From this perspective, big data and ethnography lie on the same side of a divide that separates them from laboratory approaches. Both are forms of engagement with “the field.” As a result, considering new possibilities for their creative entanglement and mutual reconfiguration could present “big” possibilities for investigating the digital dimensions of contemporary cultures.

Oh, and one more thing (if you've read this far). I met some really cool people at the workshop:
- Judith Gregory is the co-director of the UCI EVOKE &Values in Design Laboratory. She does work about Quantified Self. We got off and talked non-stop for an hour and didn't really get around to talk about Quantified Sefl - so we just have to meet and talk some more. I actually think someone recommended that I talk to her some time ago (which I didn't). I'm just so happy to have hooked up with Judith as we had an eclectic and electric conversation about so many different things.

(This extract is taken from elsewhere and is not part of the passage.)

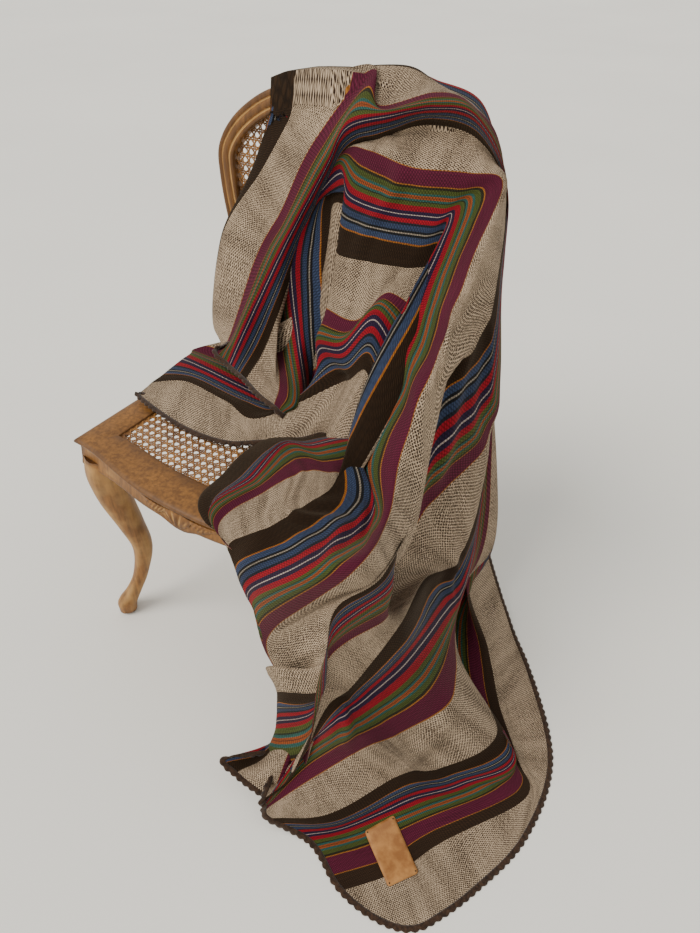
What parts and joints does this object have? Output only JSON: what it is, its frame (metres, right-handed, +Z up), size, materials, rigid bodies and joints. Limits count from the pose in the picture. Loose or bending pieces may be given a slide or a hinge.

- Just as the event was winding down, I also met and talked intensively with UCSD sociology ph.d student Joan Donovan who is also a bona fide social media activist-guru, and who seems to know everyone. She's also has Manuel Castells as her advisor and she's working with Interoccupy.net ("Connect. Collaborate. Organize.", "InterOccupy is an interactive space for activists looking to organize for global and local social change"). Her private blog is Occupy the Social. We talked about the future of work and I presented her with the concept of "empty labour" while she retorted with presenting me with "the cognitariat"
- I finally chatted just a little with Bill Maurer who is a UCI professor of anthropology. He directed me to the Institute for Money, Technology and Financial Inclusion (IMTFI) as well as to some Swedes who are doing work in "Valuation Studies" (new journal).